Unter de la Rúa war er bereits Minister, verliess aber nach dessen Sturz die Radikale Bürgerunion und gründete eine eigene Partei.

Die wirtschaftspolitischen Ansätze des ehemaligen Beraters von Weltbank und Internationalem Währungsfonds unterscheiden sich nicht wesentlich von Menems neoliberalem Kurs. Doch belasten Murphy keine Korruptionsvorwürfe.

In letzten Umfragen lag Menem schliesslich praktisch gleichauf mit seinem Parteikollegen Néstor Kirchner und Ricardo López Murphy.

Elisa Carrió

Vor allem als Kämpferin gegen die Korruption tritt Elisa Carrió auf – auch sie ein ehemaliges Mitglied der Bürgerunion.
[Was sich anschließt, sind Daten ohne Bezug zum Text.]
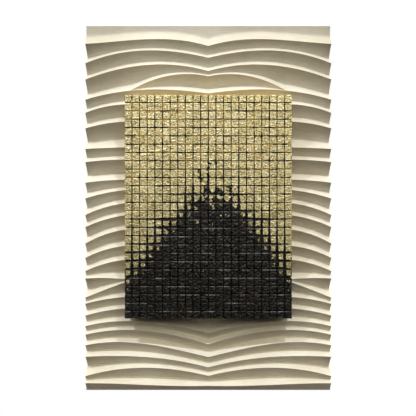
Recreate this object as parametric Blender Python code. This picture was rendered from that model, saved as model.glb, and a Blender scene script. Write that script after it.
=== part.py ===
"""A wall relief: a tall board carved with sharp wave ridges, and a gilded and black mosaic that stands
off in front of it. Metres, +Z up. The back of the board lies in the plane y = 0 and the face looks
along -Y. The origin is the middle of the flat back, where the relief meets the wall."""

import math
import random

import bmesh
import bpy

# The board: its thickness runs from the flat back to the crests of the ridges
BOARD_WIDTH = 0.670
BOARD_HEIGHT = 1.000
BOARD_THICKNESS = 0.040
BACK_WALL = 0.012
HALF_WIDTH_STEPS = 10

# The carving of one ridge, as shares of the drop from the crest above it to its own crest
LEDGE_SHARE = 0.35
DEPTH_SHARE = 0.50
HOLLOW_AT = 0.40
HOLLOW_POWER = 1.3

# The plain margins at the board's top and foot, as shares of the deepest valley and of the height
TOP_EDGE_SHARE = 0.43
FIRST_VALLEY_SHARE = 0.50
FIRST_LEDGE_SHARE = 0.024
FOOT_EDGE_SHARE = 0.43

# How high each crest runs, in thousandths of the board's height: at the board's side, at three and at
# six tenths of the way to the middle, and at the middle, where the two halves meet in a cusp
STATIONS = (0.0, 0.3, 0.6, 1.0)
CRESTS = (
    (947, 955, 960, 941),
    (894, 923, 929, 909),
    (850, 880, 891, 873),
    (714, 805, 854, 859),
    (795, 817, 823, 812),
    (759, 782, 779, 768),
    (717, 735, 734, 721),
    (661, 665, 665, 655),
    (625, 632, 630, 618),
    (569, 577, 575, 561),
    (526, 548, 551, 533),
    (481, 512, 515, 495),
    (448, 479, 483, 461),
    (403, 440, 443, 419),
    (364, 396, 396, 372),
    (328, 358, 358, 333),
    (308, 307, 294, 272),
    (256, 295, 322, 315),
    (239, 257, 256, 232),
    (207, 226, 226, 200),
    (178, 192, 186, 160),
    (155, 168, 161, 129),
    (126, 135, 124, 94),
    (95, 97, 91, 66),
    (42, 62, 64, 43),
    (23, 21, 17, 16),
)

# The fourth ridge grows out of the fifth, and the eighteenth runs into the seventeenth. They are
# counted from 0, and nearer than the least drop two crests are one
UPPER_BRANCH = 3
LOWER_BRANCH = 17
LEAST_DROP = 0.001
MERGE_WITHIN = 0.00001

# The mosaic: split tiles pressed into a dark bed on the face of a slab
TILE_COLUMNS = 22
TILE_ROWS = 27
TILE_WIDTH = 0.0182
TILE_HEIGHT = 0.0200
TILE_DEPTH = 0.010
TILE_UNEVENNESS = 0.0012
TILE_SEED = 5
JOINT_WIDTH = 0.0020
JOINT_DEPTH = 0.0055
BED_DEPTH = 0.003
BLOCK_DEPTH = 0.024
BLOCK_INSET = 0.003
MOSAIC_RISE = 0.0035
CLEARANCE = 0.0003

# The black mound: the heights of its peak and its foot above the mosaic's foot, and how far along the
# mosaic's width the peak stands
MOUND_PEAK = 0.338
MOUND_FOOT = 0.071
MOUND_PEAK_SHARE = 0.54
MOUND_POWER = 1.2

PITCH_X = TILE_WIDTH + JOINT_WIDTH
PITCH_Z = TILE_HEIGHT + JOINT_WIDTH
MOSAIC_WIDTH = TILE_COLUMNS * PITCH_X
MOSAIC_HEIGHT = TILE_ROWS * PITCH_Z
DEEPEST_VALLEY = BOARD_THICKNESS - BACK_WALL
BLOCK_BACK = BOARD_THICKNESS + CLEARANCE
BED_BACK = BLOCK_BACK + BLOCK_DEPTH + CLEARANCE
TILE_BACK = BED_BACK + BED_DEPTH + CLEARANCE


def clear_scene():
    for thing in list(bpy.data.objects):
        bpy.data.objects.remove(thing)


def finish(name, colour, roughness, metallic=0.0):
    material = bpy.data.materials.new(name)
    material.use_nodes = True
    shader = material.node_tree.nodes["Principled BSDF"]
    shader.inputs["Base Color"].default_value = (*colour, 1.0)
    shader.inputs["Roughness"].default_value = roughness
    shader.inputs["Metallic"].default_value = metallic
    return material


def add_piece(name, shape, material):
    bmesh.ops.recalc_face_normals(shape, faces=shape.faces)
    mesh = bpy.data.meshes.new(name)
    shape.to_mesh(mesh)
    shape.free()
    mesh.materials.append(material)
    piece = bpy.data.objects.new(name, mesh)
    bpy.context.scene.collection.objects.link(piece)
    return piece


def through_stations(heights, u):
    """The cubic curve through one crest's four heights, u going from the board's side to its middle."""
    total = 0.0
    for i, here in enumerate(STATIONS):
        weight = 1.0
        for other in STATIONS:
            if other != here:
                weight *= (u - other) / (here - other)
        total += weight * heights[i]
    return total


def crest_heights(u):
    """Every crest's height above the board's foot, from the top ridge down."""
    crests = [BOARD_HEIGHT * through_stations(row, u) / 1000 for row in CRESTS]
    host = crests[UPPER_BRANCH + 1]
    if crests[UPPER_BRANCH] < host + LEAST_DROP:
        crests[UPPER_BRANCH] = host
    host = crests[LOWER_BRANCH - 1]
    if crests[LOWER_BRANCH] > host - LEAST_DROP:
        crests[LOWER_BRANCH] = host
    return crests


def carved_profile(u):
    """The carved face from top to foot, as pairs of depth behind the crests and height above the foot."""
    crests = crest_heights(u)
    points = [
        (TOP_EDGE_SHARE * DEEPEST_VALLEY, BOARD_HEIGHT),
        (FIRST_VALLEY_SHARE * DEEPEST_VALLEY, crests[0] + FIRST_LEDGE_SHARE * BOARD_HEIGHT),
        (0.0, crests[0]),
    ]
    hollow = 1 - (1 - HOLLOW_AT) ** HOLLOW_POWER
    for above, crest in zip(crests, crests[1:]):
        drop = above - crest
        depth = min(DEEPEST_VALLEY, DEPTH_SHARE * drop)
        fall = (1 - LEDGE_SHARE) * drop
        points.append((hollow * depth, above - HOLLOW_AT * fall))
        points.append((depth, above - fall))
        points.append((0.0, crest))
    foot_depth = FOOT_EDGE_SHARE * DEEPEST_VALLEY
    points.append((hollow * foot_depth, (1 - HOLLOW_AT) * crests[-1]))
    points.append((foot_depth, 0.0))
    return points


def wave_board():
    shape = bmesh.new()
    steps = 2 * HALF_WIDTH_STEPS
    columns = []
    for i in range(steps + 1):
        x = BOARD_WIDTH * (i / steps - 0.5)
        u = 1 - abs(i - HALF_WIDTH_STEPS) / HALF_WIDTH_STEPS
        columns.append([
            shape.verts.new((x, depth - BOARD_THICKNESS, height - BOARD_HEIGHT / 2))
            for depth, height in carved_profile(u)
        ])
    for left, right in zip(columns, columns[1:]):
        for k in range(len(left) - 1):
            shape.faces.new((left[k], left[k + 1], right[k + 1], right[k]))
    back = [
        [shape.verts.new((side * BOARD_WIDTH / 2, 0, end * BOARD_HEIGHT / 2)) for end in (1, -1)]
        for side in (-1, 1)
    ]
    shape.faces.new((back[0][0], back[0][1], back[1][1], back[1][0]))
    for column, (upper, lower) in ((columns[0], back[0]), (columns[-1], back[1])):
        shape.faces.new((upper, *column, lower))
    shape.faces.new((back[0][0], back[1][0], *[column[0] for column in reversed(columns)]))
    shape.faces.new((back[0][1], back[1][1], *[column[-1] for column in reversed(columns)]))
    bmesh.ops.remove_doubles(shape, verts=shape.verts, dist=MERGE_WITHIN)
    return shape


def slab(width, height, back, depth):
    """A plain block, centred on the board, from its back plane towards the viewer."""
    shape = bmesh.new()
    bmesh.ops.create_cube(shape, size=1.0)
    bmesh.ops.scale(shape, vec=(width, depth, height), verts=shape.verts)
    bmesh.ops.translate(shape, vec=(0, -back - depth / 2, MOSAIC_RISE), verts=shape.verts)
    return shape


def mound_top(x):
    """The height of the black mound above the mosaic's foot, x running from 0 at its left to 1."""
    reach = MOUND_PEAK_SHARE if x < MOUND_PEAK_SHARE else 1 - MOUND_PEAK_SHARE
    away = abs(x - MOUND_PEAK_SHARE) / reach
    return MOUND_PEAK - (MOUND_PEAK - MOUND_FOOT) * away**MOUND_POWER


def is_black(column, row):
    """Whether a tile lies in the mound. Past the mosaic's rim, the tile on the rim answers."""
    column = min(max(column, 0), TILE_COLUMNS - 1)
    row = min(max(row, 0), TILE_ROWS - 1)
    return (row + 0.5) * PITCH_Z < mound_top((column + 0.5) / TILE_COLUMNS)


def joint_corner(column, row, black):
    """Where four tiles meet, drawn back by half the clearance where tiles of the other finish begin."""
    lean_x = 0
    lean_z = 0
    for side in (-1, 0):
        for end in (-1, 0):
            if is_black(column + side, row + end) == black:
                lean_x += 2 * side + 1
                lean_z += 2 * end + 1
    x = column * PITCH_X - MOSAIC_WIDTH / 2
    z = row * PITCH_Z - MOSAIC_HEIGHT / 2 + MOSAIC_RISE
    if lean_x:
        x += math.copysign(CLEARANCE / 2, lean_x)
    if lean_z:
        z += math.copysign(CLEARANCE / 2, lean_z)
    return x, z


def tile_field(black):
    """All tiles of one finish, each with a face of its own, joined at the bottom of their joints."""
    shape = bmesh.new()
    uneven = random.Random(TILE_SEED)
    grooves = {}

    def groove_point(column, row):
        if (column, row) not in grooves:
            x, z = joint_corner(column, row, black)
            level = TILE_BACK + TILE_DEPTH - JOINT_DEPTH
            grooves[column, row] = shape.verts.new((x, -level, z))
        return grooves[column, row]

    for column in range(TILE_COLUMNS):
        for row in range(TILE_ROWS):
            sinks = [uneven.random() * TILE_UNEVENNESS for corner in range(4)]
            if is_black(column, row) != black:
                continue
            x = (column + 0.5) * PITCH_X - MOSAIC_WIDTH / 2
            z = (row + 0.5) * PITCH_Z - MOSAIC_HEIGHT / 2 + MOSAIC_RISE
            places = ((-0.5, -0.5), (0.5, -0.5), (0.5, 0.5), (-0.5, 0.5))
            face = [
                shape.verts.new((
                    x + side * TILE_WIDTH,
                    sink - TILE_BACK - TILE_DEPTH,
                    z + end * TILE_HEIGHT,
                ))
                for (side, end), sink in zip(places, sinks)
            ]
            foot = [
                groove_point(column + int(side + 0.5), row + int(end + 0.5))
                for side, end in places
            ]
            shape.faces.new(face)
            for k in range(4):
                after = (k + 1) % 4
                shape.faces.new((foot[k], foot[after], face[after], face[k]))
    rim = [edge for edge in shape.edges if edge.is_boundary]
    walls = bmesh.ops.extrude_edge_only(shape, edges=rim)["geom"]
    for part in walls:
        if isinstance(part, bmesh.types.BMVert):
            part.co.y = -TILE_BACK
    back_rim = [part for part in walls if isinstance(part, bmesh.types.BMEdge)]
    bmesh.ops.contextual_create(shape, geom=back_rim)
    return shape


def main():
    clear_scene()
    paint = finish("cream_paint", (0.83, 0.79, 0.68), 0.75)
    dark_wood = finish("dark_stained_wood", (0.030, 0.022, 0.016), 0.7)
    mortar = finish("dark_mortar", (0.022, 0.014, 0.008), 0.9)
    gold = finish("gold_leaf", (0.72, 0.58, 0.26), 0.35, 0.9)
    black = finish("black_tile", (0.018, 0.016, 0.015), 0.45)
    add_piece("wave_board", wave_board(), paint)
    block_width = MOSAIC_WIDTH - 2 * BLOCK_INSET
    block_height = MOSAIC_HEIGHT - 2 * BLOCK_INSET
    add_piece("backing_block", slab(block_width, block_height, BLOCK_BACK, BLOCK_DEPTH), dark_wood)
    add_piece("setting_bed", slab(block_width, block_height, BED_BACK, BED_DEPTH), mortar)
    add_piece("gilded_tiles", tile_field(black=False), gold)
    add_piece("black_tiles", tile_field(black=True), black)


main()
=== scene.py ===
# %% [markdown]
# # Carved waves behind a gilded mosaic
#
# This lesson dresses a wall relief. The real object is a tall board whose face is carved into sharp
# wave ridges and painted matt cream. A slab stands a mosaic of hand-split tiles off in front of its
# middle: the upper tiles are covered in crumpled gold leaf, and the lower ones stay black.
#
# The solid parts are already made and packed. The first step loads them as a fixed frame, so that every
# size below can be read from them.

# %% Load the frame
import math

import bmesh
import bpy
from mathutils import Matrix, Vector


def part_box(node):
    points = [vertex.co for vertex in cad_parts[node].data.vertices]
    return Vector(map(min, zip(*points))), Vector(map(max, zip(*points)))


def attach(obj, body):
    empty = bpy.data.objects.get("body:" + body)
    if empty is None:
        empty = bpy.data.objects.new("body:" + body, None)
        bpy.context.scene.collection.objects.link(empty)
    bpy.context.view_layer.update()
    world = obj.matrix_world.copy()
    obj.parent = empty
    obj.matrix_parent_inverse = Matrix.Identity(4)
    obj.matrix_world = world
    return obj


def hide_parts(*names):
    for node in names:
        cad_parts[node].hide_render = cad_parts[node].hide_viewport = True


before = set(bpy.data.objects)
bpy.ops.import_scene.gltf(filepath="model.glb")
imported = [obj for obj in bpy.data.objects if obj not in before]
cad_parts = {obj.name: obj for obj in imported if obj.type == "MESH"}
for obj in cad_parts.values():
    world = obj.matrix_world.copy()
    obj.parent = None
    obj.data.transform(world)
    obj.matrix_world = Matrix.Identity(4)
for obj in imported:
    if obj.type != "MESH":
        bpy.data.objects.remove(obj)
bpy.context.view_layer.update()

print("pieces in the frame:", sorted(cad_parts))

# %% [markdown]
# ## Sizes
#
# A scene that types its sizes again soon disagrees with its model. So the board, the slab, the bed and
# the mosaic are measured on the frame, and only what the frame can't say, such as how many tiles there
# are, is given here. The face looks along -Y, so "in front" means a lower y.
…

Die 46-Jährige versuchte, eine ähnliche Bewegung für einen Kurswechsel wie im Nachbarland Brasilien im Gefolge von Luíz Inacio «Lula» da Silva loszutreten.

Ihre Versprechen, alle bisherigen Privatisierungen zu überprüfen und die Ölindustrie zu verstaatlichen, brachten Carrió auf dem Höhepunkt des wirtschaftlichen Desasters im vergangenen Jahr grosse Popularität bei Arbeitern und Armen ein. Umfragen sehen sie aber nur bei zwölf Prozent der Stimmen.